Qu’est-ce que la culture prolétarienne ?

La Révolution s’occupe de tout, y compris de culture et de musique. Pour encadrer les créateurs, le premier gouvernement soviétique comporte un Commissariat à l’instruction publique qui est confié à Anatoli Lounatcharski.

En art, Lénine avait des gouts petit-bourgeois. Il reconnaissait ne pas comprendre grand-chose aux œuvres modernes. C’était une manière de dire qu’il ne s’en mêlerait pas mais aussi de dire qu’elles ne correspondaient pas à ce qu’attendait le prolétariat. Pour s’occuper de la culture après la révolution, il fit appel à Anatoli Lounatcharski qu’il avait connu en exil et avec qui il avait eu quelques disputes mais qui lui paraissait le mieux à même de calmer les inquiétudes des artistes face aux empiétements politiques sur la création et aussi de veiller aux intérêts du Parti dans des milieux tiraillés entre la tradition bourgeoise et l’exaltation révolutionnaire. Lounatcharski se définissait lui-même ainsi : un bolchevique chez les intellectuels et un intellectuel chez les bolcheviques.
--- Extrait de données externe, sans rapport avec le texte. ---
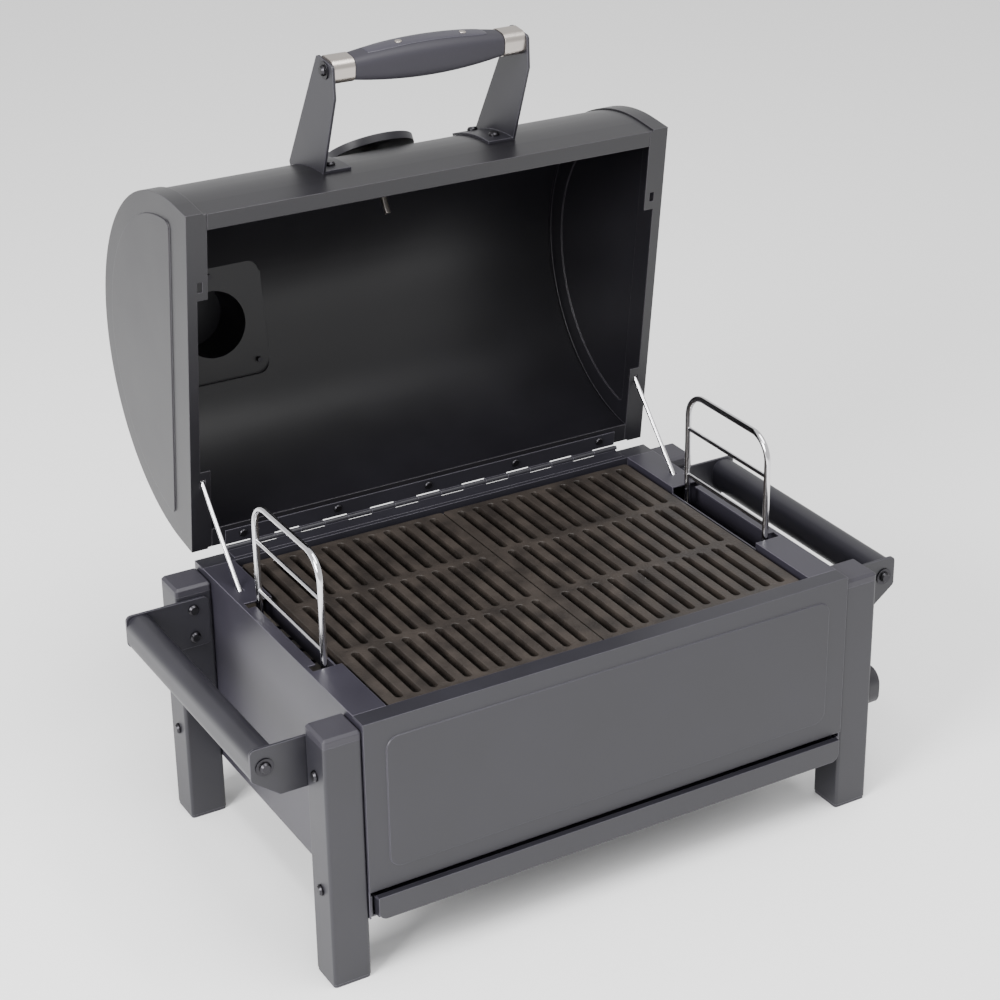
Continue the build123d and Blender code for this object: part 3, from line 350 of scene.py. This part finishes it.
def pad_rings(centre, half_length, half_across, power, proud, around=64):
    """Scaled superellipse outlines; each ring's height is the grip's surface plus a buried, edge or top value."""
    scale = np.array([0.02, 0.6, 0.97, 1.0, 1.0, 0.985, 0.95, 0.6, 0.3, 0.02])[:, None]
    lift = np.array([-1.5 * mm] * 3 + [-1.2 * mm, 0.4 * proud, 0.8 * proud, proud, proud, proud, proud])[:, None]
    turn = np.linspace(0.0, 2.0 * np.pi, around, endpoint=False)[None, :]
    outline_x, outline_y = superellipse(turn, power)
    out = centre + scale * half_length * outline_x
    over = scale * half_across * outline_y
    wide, thick = grip_halves(out / grip_half.x)
    surface = thick * (1.0 - np.abs(over / wide) ** section_power) ** (1.0 / section_power)
    return in_grip(out, over, surface + lift)


strip = moulded_plastic("moulded_nylon_inlay", "#2c2a33", roughness=0.42, grain=1100.0, radius=0.3 * mm)
inlay = add_surface("grip_inlay", pad_rings(0.0, 0.8 * grip_half.x, 0.5 * half_wide, 6.0, 0.6 * mm), True, strip)
rivet_radius, rivet_proud = 3.2 * mm, 1.1 * mm
rivets = []
for side, share in (("left", -0.36), ("right", 0.5)):
    dome = pad_rings(share * grip_half.x, rivet_radius, rivet_radius, 2.0, rivet_proud)
    rivets.append(add_surface(f"grip_rivet_{side}", dome, True, stainless))
for piece, slot in ((inlay, "grip_rubber"), (rivets[0], "brushed_stainless"), (rivets[1], "brushed_stainless")):
    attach(piece, "lid")
print("inlay and rivets:", [len(piece.data.polygons) for piece in (inlay, *rivets)])

# %% [markdown]
# ## Stage, light and camera
# A pale table and a white room give the soft, even light of a studio. One large lamp from the front left
# lights the side panel and the shelves, and one from above gives the long highlight inside the lid.

# %% Stage
floor_material, _, floor_shader = new_material("pale_table")
floor_shader.inputs["Base Color"].default_value = colour("#ffffff")
floor_shader.inputs["Roughness"].default_value = 0.9
floor_mesh = bpy.data.meshes.new("floor")
floor_mesh.from_pydata([(-9, -9, 0), (9, -9, 0), (9, 9, 0), (-9, 9, 0)], [], [(0, 1, 2, 3)])
floor = bpy.data.objects.new("floor", floor_mesh)
floor_mesh.materials.append(floor_material)
bpy.context.collection.objects.link(floor)

# %% Light


def soft_lamp(name, place, aim, size, power):
    """A square area lamp at place that faces aim."""
    lamp = bpy.data.lights.new(name, "AREA")
    lamp.shape = "SQUARE"
    lamp.size = size
    lamp.energy = power
    item = bpy.data.objects.new(name, lamp)
    facing = (Vector(aim) - Vector(place)).to_track_quat("-Z", "Y").to_matrix().to_4x4()
    item.matrix_world = Matrix.Translation(place) @ facing
    bpy.context.collection.objects.link(item)
    return item


world = bpy.data.worlds.new("white_room")
bpy.context.scene.world = world
world.use_nodes = True
world.node_tree.nodes["Background"].inputs["Color"].default_value = (1, 1, 1, 1)
world.node_tree.nodes["Background"].inputs["Strength"].default_value = 1.0
soft_lamp("left_key", (-2.4, -1.0, 1.5), (0, -0.1, 0.2), 1.2, 120)
soft_lamp("top_fill", (0.1, -0.7, 2.6), (0, 0, 0.3), 1.6, 70)

# %% Camera
# The camera stands off from the middle of the body, which the front and back panels give.
body_middle = (Vector(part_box("firebox_front_panel")[0]) + Vector(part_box("firebox_back_panel")[1])) / 2
right = Vector((0.8534, -0.5213, -0.0013))
up = Vector((0.2120, 0.3448, 0.9144))
back = Vector((-0.4762, -0.7807, 0.4047))
camera_data = bpy.data.cameras.new("camera")
camera_data.lens = 86.3
camera_data.sensor_width = 36.0
camera_data.shift_x = -0.0723
camera_data.shift_y = -0.0855
camera_data.clip_end = 50.0
camera = bpy.data.objects.new("camera", camera_data)
place = Vector((-0.9676, body_middle.y - 1.6797, 1.2583))
turn = Matrix((right, up, back)).transposed().to_4x4()
camera.matrix_world = Matrix.Translation(place) @ turn
bpy.context.collection.objects.link(camera)
bpy.context.scene.camera = camera
print("camera at", tuple(round(v, 3) for v in place))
Il devint le premier commissaire à l’instruction publique (éducation et culture) du gouvernement sovietique, le Narkompros. Le Narkompros était divisé entre dix-sept départements, dont un pour la musique, MUSO, dont la direction fut confiée a Arthur Lourié (voir l’article de Thomas Vernet du 20 décembre). C’était le temps de toutes les confusions. Effrayés par la révolution bolchevique, certains intellectuels choisissaient l’exil. Les représentants des tendances modernistes qui avaient fleuri depuis le début du siècle étaient considérés comme des intellectuels bourgeois par les tenants du Proletkul (la culture prolétarienne) même quand cette avant-garde manifestait des sympathies pour la Révolution.

La musique avait une place un peu à part car, comme l’écrit l’historien Frans Lemaire, la musique « moins explicite que les mots est nécessairement moins polémique ». Toutefois comme dans les autres domaines culturels, la question posée aux révolutionnaires est de savoir s’il faut faire table rase du passé (culturel) ou s’il faut rendre la culture traditionnelle accessible à l’ensemble des classes laborieuses. Les intellectuels se battent à propos de la réponse et se regroupent dans des organisations concurrentes.

Au congrès du Proletkult en octobre 1920, Lénine essaie de remettre un peu d’ordre. Il fait lire au Congrès un message dans lequel il rappelle que « toutes les organisations du Proletkult ont le devoir absolu de se considérer comme des auxiliaires du Narkompros ». Cette harangue ne calme pas les querelles de chapelles. Les compositeurs se retrouvent dans deux organisations. L’AARR (Association des artistes révolutionnaires russes) créée en 1922 et l’ARMP (Association russe des musiciens révolutionnaires), fondée en 1923. Ce pluralisme culturel subsistera jusqu’au milieu des années 1920 quand la dictature de Staline sonnera le triomphe des dogmatiques. Ils atteindront leur apogée avec le réalisme socialiste.

Lounatcharski quitte la direction du Narkompros en 1929, sans vraiment tomber en disgrâce. Staline se méfie de lui et de sa propension à vouloir garantir la liberté de création. Après quelques postes culturels de seconde importance, Lounatcharski est nommé ambassadeur, d’abord auprès de la Société des nations puis en Espagne. C’est en allant prendre son poste à Madrid qu’il meurt en 1933, à l’âge de 58 ans.